» Set task
Gather the lines that hold the string "with".

» Supplied information
** Begin **

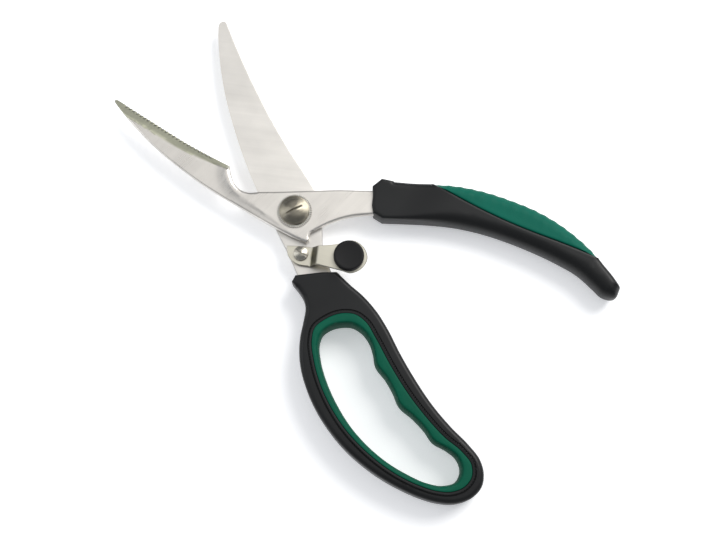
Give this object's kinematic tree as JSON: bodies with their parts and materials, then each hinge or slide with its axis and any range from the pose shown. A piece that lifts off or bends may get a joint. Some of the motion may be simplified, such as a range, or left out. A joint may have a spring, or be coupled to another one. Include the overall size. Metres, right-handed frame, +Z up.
{
  "type": "poultry shears",
  "caption": "Spring-opened poultry shears with a serrated blade and bone notch, a looped handle, a palm handle and a swinging thumb latch.",
  "frame": {"origin": "pivot axis at the height of the surface the shears lie on, at the flat bottom of the pivot nut", "axes": "+X along the middle of the open blades towards the tips, +Z up out of the surface, the serrated blade on the +Y side"},
  "size_m": [0.2519, 0.1472, 0.0191],
  "materials": {
    "blade_steel": "satin ground stainless steel",
    "pivot_steel": "turned stainless steel",
    "latch_steel": "satin sheet steel",
    "spring_steel": "plain spring steel",
    "black_plastic": "fine matte moulded plastic",
    "button_plastic": "matte",
    "green_rubber": "soft matte"
  },
  "bodies": {
    "lower": {"plain_blade": "blade_steel", "loop_handle": "black_plastic", "loop_grip": "green_rubber", "pivot_bolt": "pivot_steel", "knurled_ring": "pivot_steel", "pivot_nut": "pivot_steel", "lock_washer": "spring_steel", "stop_pin": "spring_steel", "opening_spring": "spring_steel", "latch_screw": "pivot_steel", "latch_washer": "spring_steel"},
    "upper": {"serrated_blade": "blade_steel", "palm_handle": "black_plastic", "palm_grip": "green_rubber"},
    "latch": {"latch_lever": "latch_steel", "latch_button": "button_plastic", "latch_rivet": "spring_steel"}
  },
  "joints": [
    {"name": "blade_pivot", "type": "hinge", "parent": "lower", "child": "upper", "pos_m": [0, 0, 0.008], "axis": [0, 0, 1], "range_deg": [-36.5, 0], "stiffness_Nm_per_rad": 0.6, "springref_deg": 28.65, "deforming": ["opening_spring"]},
    {"name": "latch_pivot", "type": "hinge", "parent": "lower", "child": "latch", "pos_m": [-0.01755, 0.01028, 0.009], "axis": [0, 0, 1], "range_deg": [-19, 0]}
  ]
}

** End **

» Final answer
Give this object's kinematic tree as JSON: bodies with their parts and materials, then each hinge or slide with its axis and any range from the pose shown. A piece that lifts off or bends may get a joint. Some of the motion may be simplified, such as a range, or left out. A joint may have a spring, or be coupled to another one. Include the overall size. Metres, right-handed frame, +Z up.
  "caption": "Spring-opened poultry shears with a serrated blade and bone notch, a looped handle, a palm handle and a swinging thumb latch.",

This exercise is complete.